誰に対して「語りかけ」ているか
何かを読み聞かせたり、朗読したりするとき、それを「誰に対してやるのか」を設定してから読む、ということを何回かやってみました。
例えば、1ヶ月間昏睡状態だった人がひさしぶりに聴く日本語という設定。そこにそういう人がいることをイメージして読んでみると、ことばの一つ一つを丁寧に口から出したくなります。「ことば」ではなく「ことのは」と言い換えたくなるような気持ちになる。
それで、「そうか!!」と思って、「語りかけ」もそれをやってみています。黒パターンがどんな状態かを感じたうえで行う「語りかけ」です。「語りかけ」を誰に対してやるのか、その設定を明確にしたということです。

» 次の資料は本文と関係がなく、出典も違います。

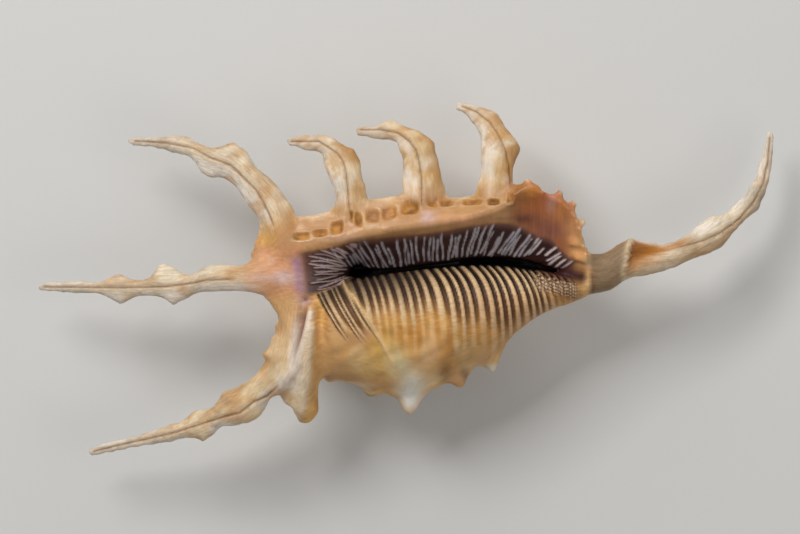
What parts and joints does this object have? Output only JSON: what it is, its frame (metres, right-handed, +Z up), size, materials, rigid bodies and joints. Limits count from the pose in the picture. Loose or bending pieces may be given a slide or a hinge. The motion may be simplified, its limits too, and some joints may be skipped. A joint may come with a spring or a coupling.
{
  "type": "spider conch shell",
  "caption": "Sea shell with a ribbed narrow opening, knobbed body whorl, long curved fingers along its lip and a slender upturned canal; a collector's or display piece.",
  "frame": {"origin": "centre of the overall box's footprint, on the plane that the knobs of the back rest on", "axes": "+X from the spire to the tip of the siphonal canal, +Y from the body whorl's plain side to the fingered lip, +Z up out of the opening, with the shell lying on its back"},
  "size_m": [0.16, 0.0762, 0.034],
  "materials": {
    "shell": "semi-gloss"
  },
  "bodies": {
    "root": {"shell": "shell"}
  },
  "joints": []
}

当然、黒パターンなんですが、その黒パターンがどんな状態かという部分。
私は今までこの部分がちょっと足りていなかったです。
ああ、すごく傷ついているんだなーとか、誰もなぐさめてくれなくて寂しい思いをしているんだなーとか、落ち込んじゃっているんだなーとか、黒パターンが引っかかった時の状態を思い起こして、黒パターンから出された感覚的なもの(ズキズキとか、グサッと、チクチクとか)をさらりとひろって(あんまりどっぷりとそこには浸からないで)、それから、「そうだよね・・・」とその黒パターンに語ってあげる。
こうすると、語りかけの主体である「私」も明確になるようで、いいと思いました。
黒パターンに寄り添うように、しかし同調することなく、「私」が語る「語りかけ」。奥が深いです。